Exposition collective « L’HUILE SUR LE FEU »
Mercredi 16 novembre 2022, les gros titres annoncent ; l’explosion d’un missile en Pologne fait craindre l’escalade vers une guerre mondiale, le chiffre vertigineux du passage à 8 milliards d’être humains sur Terre, et Donald Trump pour candidat aux prochaines élections américaines. Chaque actualité est chassée par une autre et la nouvelle, en quelques heures, tombe dans l’archive. Dans les mémoires vives, la surprise cède à la panique, et, en quelques jours, l’émotion se fond dans l’oubli. Il est éminemment plus confortable de se terrer dans la nostalgie, de fuir ou de nier quand “la Terre s’est déjà retournée sur elle-même” écrit Bruno Latour.
À moins que quelqu’un·e ne jette l’huile sur le feu.
En traduisant l’actualité dans leurs peintures, Raphaëlle Bertran, Pascale Consigny, Joël Degbo, Bilal Hamdad, Shuo Hao, Eva Nielsen et Eliot Shahmiri ravivent les cendres de conflits latents, exposent les victimes de stratégies politiques, enregistrent de nouveaux points de vue sur des événements dissous depuis longtemps. Une nuit précède les émeutes de Clichy-sous-Bois, une vague attend l’arrivée de centaines de migrant·es, une fuite de gaz toxique se répand sous la Baltique, un déchaînement des éléments convoque l’apocalypse. À contre-courant de l’immédiateté des informations, la technique de la peinture à l’huile impose, par son temps de séchage, un exercice de patience. Une patience qui se niche ici dans une volonté d’urgence : celle de porter secours. À la nature, aux invisibles, et à notre imaginaire.
Anne Bourrassé
• VERNISSAGE •
Jeudi 24 novembre 2022 , 18h – 22h
• EXPOSITION •
25 novembre au 17 décembre
À PROPOS DES ARTISTES
Raphaëlle Bertran (née en 1992, Drancy) déploie principalement sa technique sur de grands formats. Ses compositions apparaissent comme un condensé d’histoire humaine, un univers où absurde, terreur et force de vie se conjuguent comme un reflet très actuel du monde, une actualité restituée à partir de la matière du passé. Elle est résidente au Consulat Voltaire.

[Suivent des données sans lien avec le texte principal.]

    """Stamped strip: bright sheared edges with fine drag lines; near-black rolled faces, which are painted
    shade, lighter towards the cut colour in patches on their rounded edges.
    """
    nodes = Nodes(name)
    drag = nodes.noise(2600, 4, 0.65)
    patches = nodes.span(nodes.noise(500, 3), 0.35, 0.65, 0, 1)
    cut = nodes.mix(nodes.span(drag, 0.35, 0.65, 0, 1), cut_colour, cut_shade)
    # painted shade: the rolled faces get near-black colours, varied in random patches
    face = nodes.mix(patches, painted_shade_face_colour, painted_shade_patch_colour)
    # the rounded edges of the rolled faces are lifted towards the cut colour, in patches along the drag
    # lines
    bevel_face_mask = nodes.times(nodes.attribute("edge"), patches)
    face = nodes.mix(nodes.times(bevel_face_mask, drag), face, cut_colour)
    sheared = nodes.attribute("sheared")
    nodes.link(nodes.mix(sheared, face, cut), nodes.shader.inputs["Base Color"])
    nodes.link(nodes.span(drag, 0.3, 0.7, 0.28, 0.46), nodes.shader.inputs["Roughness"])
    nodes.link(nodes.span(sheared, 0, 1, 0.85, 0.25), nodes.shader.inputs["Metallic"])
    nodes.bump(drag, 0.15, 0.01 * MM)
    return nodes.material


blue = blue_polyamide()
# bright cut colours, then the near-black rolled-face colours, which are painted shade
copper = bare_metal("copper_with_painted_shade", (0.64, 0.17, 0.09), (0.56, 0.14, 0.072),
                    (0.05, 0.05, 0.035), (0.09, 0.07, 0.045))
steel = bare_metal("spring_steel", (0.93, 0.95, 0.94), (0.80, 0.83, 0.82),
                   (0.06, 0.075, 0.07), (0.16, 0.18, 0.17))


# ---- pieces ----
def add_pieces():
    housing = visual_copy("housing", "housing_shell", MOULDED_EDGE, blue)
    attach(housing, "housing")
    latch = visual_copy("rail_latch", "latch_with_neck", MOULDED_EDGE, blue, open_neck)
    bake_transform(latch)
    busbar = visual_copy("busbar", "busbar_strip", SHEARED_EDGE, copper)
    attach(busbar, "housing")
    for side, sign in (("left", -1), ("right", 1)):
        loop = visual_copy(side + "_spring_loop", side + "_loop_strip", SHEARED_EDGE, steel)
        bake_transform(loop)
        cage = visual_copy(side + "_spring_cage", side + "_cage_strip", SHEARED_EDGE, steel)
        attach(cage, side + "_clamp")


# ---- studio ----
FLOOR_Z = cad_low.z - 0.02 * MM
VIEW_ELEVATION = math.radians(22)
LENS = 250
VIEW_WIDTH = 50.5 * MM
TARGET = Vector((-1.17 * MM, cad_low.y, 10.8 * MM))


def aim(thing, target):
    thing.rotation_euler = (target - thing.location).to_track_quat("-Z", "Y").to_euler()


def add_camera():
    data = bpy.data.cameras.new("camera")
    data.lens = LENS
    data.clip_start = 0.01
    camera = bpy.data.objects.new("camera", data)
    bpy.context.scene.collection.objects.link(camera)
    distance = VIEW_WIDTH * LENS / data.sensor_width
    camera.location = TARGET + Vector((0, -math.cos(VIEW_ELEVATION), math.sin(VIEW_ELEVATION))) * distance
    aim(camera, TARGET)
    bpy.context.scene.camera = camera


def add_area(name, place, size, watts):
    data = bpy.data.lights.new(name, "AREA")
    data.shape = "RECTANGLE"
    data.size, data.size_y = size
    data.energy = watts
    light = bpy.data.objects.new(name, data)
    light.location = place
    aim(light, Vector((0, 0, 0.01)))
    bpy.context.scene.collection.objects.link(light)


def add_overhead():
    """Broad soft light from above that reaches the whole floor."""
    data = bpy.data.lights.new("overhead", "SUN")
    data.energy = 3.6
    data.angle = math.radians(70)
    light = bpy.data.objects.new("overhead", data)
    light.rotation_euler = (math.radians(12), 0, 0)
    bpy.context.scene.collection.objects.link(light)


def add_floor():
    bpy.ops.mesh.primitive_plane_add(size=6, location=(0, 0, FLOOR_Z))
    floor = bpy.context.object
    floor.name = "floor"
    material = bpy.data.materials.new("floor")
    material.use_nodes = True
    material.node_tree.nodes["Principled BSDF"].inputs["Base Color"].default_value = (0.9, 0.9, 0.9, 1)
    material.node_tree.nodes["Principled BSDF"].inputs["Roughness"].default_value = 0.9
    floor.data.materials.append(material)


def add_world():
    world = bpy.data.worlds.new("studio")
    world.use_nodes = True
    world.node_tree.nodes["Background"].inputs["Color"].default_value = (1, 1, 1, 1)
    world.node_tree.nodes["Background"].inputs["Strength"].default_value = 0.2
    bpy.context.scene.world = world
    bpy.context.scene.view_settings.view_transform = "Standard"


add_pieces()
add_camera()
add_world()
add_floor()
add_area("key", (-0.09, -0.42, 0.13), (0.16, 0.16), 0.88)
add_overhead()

Pascale Consigny (née en 1973, Paris) développe une pratique picturale qui trouve sa source dans une forme documentaire. Elle réagit notamment aux évènements politiques auxquels elle a été confrontée personnellement, comme celui de l’affluence des migrants vers Calais, ou plus récemment la situation des réfugiés palestiniens en Jordanie, en peignant des tableaux en série. Ces tableaux rapportent une expérience vécue. Ils répondent à ce qui est pour elle le devoir de l’artiste : celui de la mémoire et de la transmission.
Joël Degbo (né en 1989, Paris) montre dans ses peintures un état, où se mêlent le passé, le présent et le futur : on voit l’abandon, la décomposition d’une carcasse sur le bord d’une route, les végétaux pousser. Les images de ces sujets apparemment insignifiants questionnent notre définition du patrimoine. Sa peinture parle de nostalgie où la lumière permet de renouveler notre regard, elle est comme un point de vue ou un parti pris. Ici pas d’humains mais uniquement la trace de leurs passages.

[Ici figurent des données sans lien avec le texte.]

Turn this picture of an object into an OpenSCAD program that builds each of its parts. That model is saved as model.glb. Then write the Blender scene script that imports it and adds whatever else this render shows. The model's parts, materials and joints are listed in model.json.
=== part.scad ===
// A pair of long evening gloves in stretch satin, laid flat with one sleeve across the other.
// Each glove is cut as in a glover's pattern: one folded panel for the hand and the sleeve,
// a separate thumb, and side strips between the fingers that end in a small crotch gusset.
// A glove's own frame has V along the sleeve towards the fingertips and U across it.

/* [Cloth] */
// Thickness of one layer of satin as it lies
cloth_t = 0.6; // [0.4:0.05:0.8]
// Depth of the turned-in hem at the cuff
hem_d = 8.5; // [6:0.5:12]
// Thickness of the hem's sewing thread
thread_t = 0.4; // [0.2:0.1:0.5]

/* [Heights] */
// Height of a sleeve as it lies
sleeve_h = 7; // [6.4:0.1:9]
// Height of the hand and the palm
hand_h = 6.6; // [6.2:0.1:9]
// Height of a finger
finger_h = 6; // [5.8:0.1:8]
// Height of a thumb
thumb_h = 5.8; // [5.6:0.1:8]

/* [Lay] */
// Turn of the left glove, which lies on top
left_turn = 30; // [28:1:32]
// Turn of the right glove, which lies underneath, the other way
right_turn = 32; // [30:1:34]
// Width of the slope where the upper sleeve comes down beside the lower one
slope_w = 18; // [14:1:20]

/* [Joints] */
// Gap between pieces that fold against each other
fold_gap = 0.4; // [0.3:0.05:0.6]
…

Bilal Hamdad (né en 1987, Sidi Bel Abbès, Algérie) explore en peinture le passage entre le secret, l’intime, l’invisible et la divulgation, le partage, le public. Scènes de genre ou portraits, actifs ou latents, une certaine dualité émane de ses tableaux, comme un état transitionnel qui empêche toute définition figée. Et c’est dans ces « manifestations discrètes de surface », entre exhibition et banalité, que réside le vrai témoignage social d’un temps.
Shuo Hao (née en 1992, Boading, Chine) travaille principalement au pastel sur papier et à la peinture à l’huile sur bois ou toile. Elle s’intéresse à l’existence du corps humain et animal, entre la réalité et l’inconnu. La peinture de Shuo Hao a la qualité de ses pastels, vaporeuse comme un rêve. Les formes, tout en étant parfaitement modelées par la lumière, y semblent flottantes, les contours flous. Elle est résidente au Consulat Voltaire.

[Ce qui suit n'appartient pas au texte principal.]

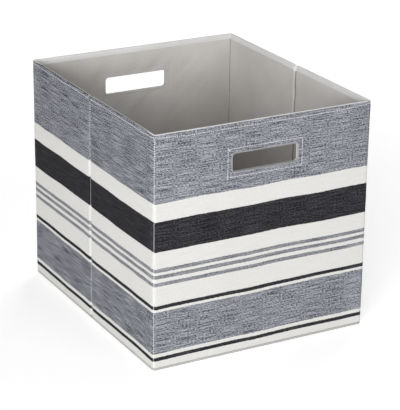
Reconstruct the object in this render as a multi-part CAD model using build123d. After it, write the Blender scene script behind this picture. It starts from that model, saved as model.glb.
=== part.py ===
from build123d import *

import os

# Folding fabric storage bin. Millimetres, +Z up, origin on the floor under the middle of the bin.
# +X is the bin's right side and +Y is its back. The walls with a hand hole are the front and
# back walls. Each side wall has a crease in its middle and folds inwards there.

# Overall size
WIDTH = 330.0
DEPTH = 381.0
HEIGHT = 330.0

# Layers of a wall, from the outside inwards
CLOTH = 0.8
BOARD = 2.4
LINING = 0.8
WALL = CLOTH + BOARD + LINING

# Gaps between pieces that move past each other
CLEARANCE = 0.3
CREASE_GAP = 3.0

# How far a board stops short of its cloth's ends, and of the rim's cap
BOARD_INSET = 4.0
BOARD_HEADROOM = 2.0

# Corners: radius of the rolled seam, and the room it leaves between a folded side and the back
CORNER_RADIUS = 2.0
FOLD_ROOM = 1.0

# Rim: the cloth turned over the top edge and down the inside
RIM_CAP = 1.0
RIM_TURN_DOWN = 8.0

# Hand holes
HANDLE_LENGTH = 100.0
HANDLE_HEIGHT = 26.0
HANDLE_CORNER = 5.0
HANDLE_Z = 275.0
FACING = 1.0

# Bottom: the base cloth, the seam around it and the loose stiff insert
BASE_CLOTH = 0.8
BASE_SEAM_TOP = 3.7
BASE_SEAM = 2.4
INSERT_BOARD = 2.2
INSERT_COVER = 0.6
INSERT_PLAY = 2.0
INSERT_CORNER = 6.0

# Worked out from the above
HALF_WIDTH = WIDTH / 2
HALF_DEPTH = DEPTH / 2
WALL_BOTTOM = BASE_SEAM_TOP + CLEARANCE
LAYERS_TOP = HEIGHT - RIM_CAP
LINING_TOP = HEIGHT - RIM_TURN_DOWN
CORNER_X = HALF_WIDTH - WALL + CORNER_RADIUS - FOLD_ROOM
CORNER_Y = HALF_DEPTH - WALL - CORNER_RADIUS
SIDE_END = CORNER_Y - CORNER_RADIUS - CLEARANCE
CREASE_EDGE = CREASE_GAP / 2


def save(node, solid):
    """Write one named piece."""
    solid.label = node
    export_step(solid, f"parts/{node}.step")


def block(low, high):
    """A box between two opposite corners."""
    size = [high[i] - low[i] for i in range(3)]
    centre = [(high[i] + low[i]) / 2 for i in range(3)]
    return Pos(*centre) * Box(*size)


def slab(side, run, depth, rise):
    """A flat piece of one wall: run along the wall, depth inwards from its outer face, rise in Z."""
    start, stop = run
    outer, inner = depth
    bottom, top = rise
    if side == "back":
        return block((start, HALF_DEPTH - inner, bottom), (stop, HALF_DEPTH - outer, top))
    if side == "front":
        return block((start, outer - HALF_DEPTH, bottom), (stop, inner - HALF_DEPTH, top))
    if side == "left":
        return block((outer - HALF_WIDTH, start, bottom), (inner - HALF_WIDTH, stop, top))
    return block((HALF_WIDTH - inner, start, bottom), (HALF_WIDTH - outer, stop, top))


def hand_hole(margin):
    """The hand hole's prism through the front and back walls, widened by a margin all round."""
    outline = RectangleRounded(
        HANDLE_LENGTH + 2 * margin,
        HANDLE_HEIGHT + 2 * margin,
        HANDLE_CORNER + margin,
    )
    return Pos(0, 0, HANDLE_Z) * extrude(Plane.XZ * outline, amount=DEPTH, both=True)


def rim_hem(side, run):
    """The turned top edge: a cap over the wall's layers and a band down the inside."""
    cap = slab(side, run, (0, WALL), (LAYERS_TOP, HEIGHT))
    band = slab(side, run, (WALL - LINING, WALL), (LINING_TOP, LAYERS_TOP))
    return cap + band


def wall_layers(side, run):
    """The cloth, board and lining of one stiff stretch of wall, without a hand hole."""
    start, stop = run
    board_run = (start + BOARD_INSET, stop - BOARD_INSET)
    board_rise = (WALL_BOTTOM, LAYERS_TOP - BOARD_HEADROOM)
    return {
        "outer_cloth": slab(side, run, (0, CLOTH), (WALL_BOTTOM, LAYERS_TOP)),
        "board": slab(side, board_run, (CLOTH, CLOTH + BOARD), board_rise),
        "lining": slab(side, run, (WALL - LINING, WALL), (WALL_BOTTOM, LINING_TOP)),
    }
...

Eva Nielsen (née en 1983, Lilas) est constamment à la lisière de quelque chose. D’un horizon à l’autre, du format au sujet, le paysage prédomine dans ses peintures et ses dessins. Face à ces espaces abandonnés, à un paysage enneigé, à une zone périurbaine désertée ou à des jeux d’enfants, Eva Nielsen scrute ces espaces-temps transitoires à la mémoire difficilement saisissable qui font désormais partie de nos vies quotidiennes.
Eliot Shahmiri (né en 1986, Téhéran, Iran) articule sa peinture autour d’événements liés à l’actualité climatique, et notamment ses représentations dans la presse. Ces différents points de départ, qu’il va ensuite citer, faire varier, reprendre, à répétition constituent pour lui une source d’iconographie dense, qu’il croise ensuite avec des codes liés aux peintres du romantisme européen mais aussi à des écoles plus récentes (les surréalistes) ou contemporaines.